10 Sugar-Skull Recipes to Complete Your Day of the Dead Celebration

One of the biggest traditions families incorporate when hosting a Day of the Dead gathering and building an altar is making homemade sugar skulls. The classic recipe is simple: sugar, meringue powder, and water.

Once you have your molds ready, you can go plain, adorn them with traditional designs, or add special touches and details to make your skulls truly unique for the person they are meant to honor. We've rounded up a variety of recipes with unique decorating options, and even a couple of different flavor selections, if you choose to make them edible.

Robin Grose/The Spruce

Tint homemade frosting with food coloring to decorate these skulls with bright and vivid detail.

Muy Bueno Cookbook

Keep these beautiful molded skulls clean and simple.

Sugar and Charm

Flowers, gold accents, and plastic jewels add eye-catching style to this recipe.

Sprinkle Bakes

How adorable is this Frida Kahlo sugar-skull variation, complete with fake roses in her hair?

Try Anything Once

Pink and purple are some of the most traditional colors of Day of the Dead, symbolizing celebration and grief, respectively.
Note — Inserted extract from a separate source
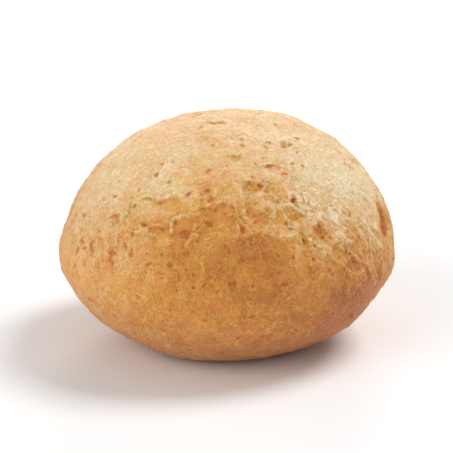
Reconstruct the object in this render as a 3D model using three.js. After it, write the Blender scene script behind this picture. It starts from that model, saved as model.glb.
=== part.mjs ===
import * as THREE from 'three';
import { SimplexNoise } from 'three/addons/math/SimplexNoise.js';
import { mergeVertices } from 'three/addons/utils/BufferGeometryUtils.js';

// Pao de queijo: a ball of baked cheese dough, all in one piece.
//
// It is round from above, a little flattened, widest below the middle, and stands on the
// flat foot that it baked on. Millimetres, +Z up, origin in the middle of the foot, and the
// front faces -Y. Every point of the crust is worked out from its direction as seen from the
// middle of the waist: the bare form first, then the dough's unevenness, then the hollows.
//
// A place on the crust is given by two angles in degrees. The azimuth is 0 at the front and
// 90 on the right (+X), and the tilt is 0 at the waist and 90 on the crown.

// Overall size and form: half an ellipse above the waist and most of another below it
const WIDTH = 60; // along X
const DEPTH = 58; // along Y
const HEIGHT = 41; // from the foot to the crown
const WAIST_HEIGHT = 17.5; // where the ball is widest
const FOOT_SHARE = 0.48; // radius of the foot over the radius of the waist
const FOOT_ROUNDING = 1.6; // length over which the side bends into the foot
const TRIANGLE_ROWS = 22; // rows of triangles along each edge of the icosahedron

// Broad swells and sags of the dough, with the height and the reach in millimetres
const SWELLS = [
  { azimuth: 84, tilt: 36, height: 0.5, reach: 12 }, // full right shoulder
  { azimuth: 97, tilt: 15, height: -0.6, reach: 7 }, // drawn in below it
  { azimuth: -86, tilt: 28, height: -1.5, reach: 14 }, // lean left shoulder
  { azimuth: -96, tilt: 16, height: -0.7, reach: 7 }, // and leaner below it
  { azimuth: -84, tilt: -30, height: -0.9, reach: 14 }, // left side tucked in above the foot
  { azimuth: -125, tilt: 66, height: -0.7, reach: 9 }, // low back left of the crown
  { azimuth: 128, tilt: 64, height: 0.8, reach: 9 },
  { azimuth: 24, tilt: 62, height: 0.4, reach: 9 },
  { azimuth: -34, tilt: 16, height: 0.35, reach: 8 },
  { azimuth: 8, tilt: 3, height: 0.4, reach: 9 },
  { azimuth: 178, tilt: 40, height: 0.8, reach: 14 },
  { azimuth: -142, tilt: 8, height: -0.6, reach: 12 },
];

// Unevenness all over: each layer of lumps has a spacing and a height
const LUMP_SEED = 11;
const LUMP_LAYERS = [
  { spacing: 17, height: 0.3 },
  { spacing: 6.5, height: 0.16 },
  { spacing: 3.4, height: 0.09 },
];

// Pits that melted cheese left on the front. The stretch makes a pit long and narrow, and the
// turn is the angle of its long side above the horizontal.
const FRONT_PITS = [
  { azimuth: -30, tilt: 82, radius: 1.5, depth: 0.5, stretch: 1.5, turn: 0 },
  { azimuth: 49, tilt: 57, radius: 1.6, depth: 0.9, stretch: 1.1, turn: 30 },
  { azimuth: 6, tilt: 55, radius: 1.7, depth: 0.6, stretch: 1.25, turn: 10 },
  { azimuth: 29, tilt: 45, radius: 1.9, depth: 0.7, stretch: 1.7, turn: -14 },
  { azimuth: 13, tilt: 39.5, radius: 1.8, depth: 0.7, stretch: 1.3, turn: 4 },
  { azimuth: -38, tilt: 42, radius: 1.3, depth: 0.55, stretch: 1.15, turn: -40 },
  { azimuth: -7, tilt: 34, radius: 1.3, depth: 0.55, stretch: 1.3, turn: 80 },
  { azimuth: 30, tilt: 32, radius: 1.5, depth: 0.9, stretch: 1.2, turn: 15 },
  { azimuth: 37, tilt: 19, radius: 2.7, depth: 0.55, stretch: 1.15, turn: 70 },
  { azimuth: -40, tilt: 27, radius: 1.3, depth: 0.55, stretch: 1.5, turn: 5 },
  { azimuth: -46, tilt: 22, radius: 1.4, depth: 0.55, stretch: 1.5, turn: 0 },
  { azimuth: -53, tilt: 9.5, radius: 1.7, depth: 0.75, stretch: 1.6, turn: -75 },
  { azimuth: -42, tilt: 9, radius: 2.1, depth: 0.55, stretch: 1.7, turn: 88 },
  { azimuth: -15, tilt: 21, radius: 1.3, depth: 0.55, stretch: 1.2, turn: 60 },
  { azimuth: 6, tilt: 23, radius: 1.3, depth: 0.55, stretch: 1.2, turn: 70 },
  { azimuth: 17, tilt: 3, radius: 1.4, depth: 0.5, stretch: 1.2, turn: 0 },
];

// Pits over the rest of the crust, spread evenly and then jittered
const PIT_SEED = 5;
const PIT_SPREAD = 84; // places on the whole ball, of which the front and the foot stay free
const PIT_JITTER = 0.16; // in radii of the ball
const PIT_RADIUS = [1.3, 2.6];
const PIT_DEPTH_SHARE = [0.28, 0.48]; // of the pit's radius
const PIT_STRETCH = [1, 1.5];
const FRONT_ANGLE = 62; // the front's pits have the crust within this angle of FRONT to themselves
const FRONT = { azimuth: 0, tilt: 30 };
const LOWEST_PIT_TILT = -22;

// Splits in the crust, each from one place to another
const SPLITS = [
  { from: [76, 22], to: [70, 6], halfWidth: 1.5, depth: 0.9 }, // near the right edge
  { from: [30, 21], to: [28, 11], halfWidth: 1.1, depth: 0.75 },
  { from: [146, 34], to: [164, 20], halfWidth: 1.5, depth: 0.9 },
  { from: [-118, 14], to: [-104, -2], halfWidth: 1.4, depth: 0.8 },
  { from: [-158, 52], to: [-176, 44], halfWidth: 1.2, depth: 0.7 },
];

// Cross-section of every hollow
const LIP_HEIGHT = 0.22; // of the hollow's depth
const LIP_PLACE = 1.3; // in half widths from the middle
const LIP_WIDTH = 0.35;

const CRUST_COLOUR = '#ddb681';
const CRUST_ROUGHNESS = 0.72;

const WAIST_RADIUS = (WIDTH + DEPTH) / 4;
const CROWN_RISE = HEIGHT - WAIST_HEIGHT;
// The belly's own height, were it to close in a point like the crown instead of on its foot
const BELLY_DROP = WAIST_HEIGHT / Math.sqrt(1 - FOOT_SHARE ** 2);

// A repeatable random number from 0 to 1 at each call (mulberry32).
function seededRandom(seed) {
  let state = seed;
  return () => {
    state = (state + 0x6d2b79f5) | 0;
    let mixed = Math.imul(state ^ (state >>> 15), 1 | state);
    mixed = (mixed + Math.imul(mixed ^ (mixed >>> 7), 61 | mixed)) ^ mixed;
    return ((mixed ^ (mixed >>> 14)) >>> 0) / 4294967296;
  };
}

function directionAt(azimuth, tilt) {
  const around = THREE.MathUtils.degToRad(azimuth);
  const up = THREE.MathUtils.degToRad(tilt);
  return new THREE.Vector3(
    Math.sin(around) * Math.cos(up),
    -Math.cos(around) * Math.cos(up),
    Math.sin(up),
  );
}

// Smaller of two lengths, rounded off where they are within the given length of each other.
function smoothMin(first, second, rounding) {
  const overlap = Math.max(rounding - Math.abs(first - second), 0) / rounding;
  return Math.min(first, second) - (overlap * overlap * rounding) / 4;
}

// Distance from the middle of the waist to the bare form, before the foot is cut flat.
function formRadius(direction) {
  const halfHeight = direction.z >= 0 ? CROWN_RISE : BELLY_DROP;
  const scaled = direction.clone().divide(new THREE.Vector3(WIDTH / 2, DEPTH / 2, halfHeight));
  return 1 / scaled.length();
}

// Depth profile of a hollow: 1 deep in the middle, level at its edge, with a low lip round it.
function hollowProfile(share) {
  const bowl = share < 1 ? (1 - share * share) ** 2 : 0;
  const lip = LIP_HEIGHT * Math.exp(-(((share - LIP_PLACE) / LIP_WIDTH) ** 2));
  return bowl - lip;
}

function swellHeight(direction) {
  let height = 0;
  for (const swell of SWELLS) {
    const distance = direction.angleTo(directionAt(swell.azimuth, swell.tilt)) * WAIST_RADIUS;
    height += swell.height * Math.exp(-((distance / swell.reach) ** 2));
  }
  return height;
}

const lumpNoise = new SimplexNoise({ random: seededRandom(LUMP_SEED) });

function lumpHeight(place) {
  let height = 0;
  for (const layer of LUMP_LAYERS) {
    const step = place.clone().divideScalar(layer.spacing);
    height += layer.height * lumpNoise.noise3d(step.x, step.y, step.z);
  }
  return height;
}

// A pit with its own two directions along the crust: along is its long side.
function placePit({ direction, radius, depth, stretch, turn }) {
  const sideways = new THREE.Vector3(-direction.y, direction.x, 0).normalize();
  const along = sideways.applyAxisAngle(direction, THREE.MathUtils.degToRad(turn));
  const across = direction.clone().cross(along);
  return { direction, along, across, length: radius * stretch, width: radius / stretch, depth };
}

function spreadPits() {
  const random = seededRandom(PIT_SEED);
  const between = ([low, high]) => low + (high - low) * random();
  const front = directionAt(FRONT.azimuth, FRONT.tilt);
  const lowest = directionAt(0, LOWEST_PIT_TILT).z;
  const goldenTurn = Math.PI * (3 - Math.sqrt(5));
  const pits = [];
  for (let i = 0; i < PIT_SPREAD; i += 1) {
    const z = 1 - (2 * i + 1) / PIT_SPREAD;
    const level = Math.sqrt(1 - z * z);
    const direction = new THREE.Vector3(
      level * Math.cos(i * goldenTurn) + PIT_JITTER * (2 * random() - 1),
      level * Math.sin(i * goldenTurn) + PIT_JITTER * (2 * random() - 1),
      z + PIT_JITTER * (2 * random() - 1),
    ).normalize();
    const radius = between(PIT_RADIUS);
    const depth = radius * between(PIT_DEPTH_SHARE);
    const stretch = between(PIT_STRETCH);
    const turn = 180 * random();
    const inFront = direction.angleTo(front) < THREE.MathUtils.degToRad(FRONT_ANGLE);
    if (!inFront && direction.z > lowest) {
      pits.push(placePit({ direction, radius, depth, stretch, turn }));
    }
  }
  return pits;
}

const pits = [
  ...FRONT_PITS.map((pit) => placePit({ ...pit, direction: directionAt(pit.azimuth, pit.tilt) })),
  ...spreadPits(),
];

function pitDepth(direction) {
  let depth = 0;
  for (const pit of pits) {
    if (direction.dot(pit.direction) > 0) {
      const offset = direction.clone().sub(pit.direction).multiplyScalar(WAIST_RADIUS);
      const share = Math.hypot(offset.dot(pit.along) / pit.length, offset.dot(pit.across) / pit.width);
      depth += pit.depth * hollowProfile(share);
    }
  }
  return depth;
}

const splits = SPLITS.map(({ from, to, halfWidth, depth }) => {
  const start = directionAt(...from);
  const end = directionAt(...to);
  return { start, run: end.clone().sub(start), halfWidth, depth };
});

// A split is deepest halfway and runs out at both ends.
function splitDepth(direction) {
  let depth = 0;
  for (const { start, run, halfWidth, depth: deepest } of splits) {
    const along = direction.clone().sub(start).dot(run) / run.lengthSq();
    const nearest = start.clone().addScaledVector(run, THREE.MathUtils.clamp(along, 0, 1));
    const distance = direction.angleTo(nearest) * WAIST_RADIUS;
    const fade = Math.max(0, 1 - (2 * along - 1) ** 4);
    depth += deepest * fade * hollowProfile(distance / halfWidth);
  }
  return depth;
}

function crustPoint(direction) {
  const bare = formRadius(direction);
  const place = direction.clone().multiplyScalar(bare);
  const relief = swellHeight(direction) + lumpHeight(place);
  const crust = bare + relief - pitDepth(direction) - splitDepth(direction);
  const trayDistance = direction.z < 0 ? WAIST_HEIGHT / -direction.z : Infinity;
  const radius = smoothMin(crust, trayDistance, FOOT_ROUNDING);
  return direction.clone().multiplyScalar(radius).add(new THREE.Vector3(0, 0, WAIST_HEIGHT));
}

// Brings the shape to its exact width, depth and height, with the foot on z = 0.
function fitToSize(geometry) {
  geometry.computeBoundingBox();
  const { min, max } = geometry.boundingBox;
  const span = max.clone().sub(min);
  geometry.translate(-(min.x + max.x) / 2, -(min.y + max.y) / 2, -min.z);
  geometry.scale(WIDTH / span.x, DEPTH / span.y, HEIGHT / span.z);
}

function crustGeometry() {
  let geometry = new THREE.IcosahedronGeometry(1, TRIANGLE_ROWS - 1);
  geometry.deleteAttribute('normal');
  geometry.deleteAttribute('uv');
  geometry = mergeVertices(geometry);
  const position = geometry.getAttribute('position');
  const direction = new THREE.Vector3();
  for (let i = 0; i < position.count; i += 1) {
    direction.fromBufferAttribute(position, i).normalize();
    const point = crustPoint(direction);
    position.setXYZ(i, point.x, point.y, point.z);
  }
  fitToSize(geometry);
  geometry.computeVertexNormals();
  return geometry;
}

function cheeseBall() {
  const crust = new THREE.MeshStandardMaterial({
    color: CRUST_COLOUR,
    roughness: CRUST_ROUGHNESS,
    metalness: 0,
  });
  const ball = new THREE.Mesh(crustGeometry(), crust);
  ball.name = 'cheese_ball';
  return ball;
}

const group = new THREE.Group();
group.add(cheeseBall());

export default group;
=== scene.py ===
"""Pao de queijo: dresses the solid of one baked cheese ball with its real crust.

The crust is a fine skin grown over the solid by two Geometry Nodes trees. The first splits and
rounds the solid's faces. The second carves the pits, the wrinkles, the folds and the torn places
of baked dough, and leaves attributes on the skin that say how toasted each place is, where a pit
lies and where the wrinkles run. The crust's material reads them.

A place on the ball is given by two angles in degrees, seen from the middle of its waist: the
azimuth is 0 at the front (-Y) and 90 on the right (+X), and the tilt is 0 at the waist and
90 on the crown.
"""

from __future__ import annotations

import logging
import math
from collections.abc import Iterable
from dataclasses import dataclass, field
from enum import Enum
from typing import Any

import bmesh
import bpy
import numpy as np
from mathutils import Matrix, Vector
from mathutils.bvhtree import BVHTree

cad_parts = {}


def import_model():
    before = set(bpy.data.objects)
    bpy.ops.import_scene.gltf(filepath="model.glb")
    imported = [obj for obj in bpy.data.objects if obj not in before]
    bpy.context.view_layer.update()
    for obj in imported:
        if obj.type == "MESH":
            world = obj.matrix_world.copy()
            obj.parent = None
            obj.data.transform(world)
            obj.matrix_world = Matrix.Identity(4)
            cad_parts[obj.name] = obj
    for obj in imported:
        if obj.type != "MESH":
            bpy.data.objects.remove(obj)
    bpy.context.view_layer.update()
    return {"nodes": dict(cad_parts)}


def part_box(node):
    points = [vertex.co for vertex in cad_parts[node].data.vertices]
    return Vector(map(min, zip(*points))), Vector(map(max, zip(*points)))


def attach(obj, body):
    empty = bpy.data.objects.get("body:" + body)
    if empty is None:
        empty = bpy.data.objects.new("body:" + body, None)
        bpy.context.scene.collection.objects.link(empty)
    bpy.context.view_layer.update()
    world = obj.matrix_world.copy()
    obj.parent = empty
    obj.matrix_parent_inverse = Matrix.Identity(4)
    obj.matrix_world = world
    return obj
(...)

Use this recipe to highlight these themes.

Live Colorful

Take it up a notch and go for a chocolate sugar-skull recipe, like this one.

Hola Jalapeño

For an easy (and kid-friendly) option, decorate your sugar skulls with (nonedible) glitter and paint pens.

Presley's Pantry

Go crazy with the color detail and design, even adding giant jewels for the eyes, like this recipe suggests.

All Roads Lead to the Kitchen

These basic sugar skulls have a grainy, sugary texture, which just adds to the skulls' authentic look. They can be decorated with a homemade egg-white icing, as well as whatever craft supplies you have on hand, such as sequins, jewels, glitter, and feathers.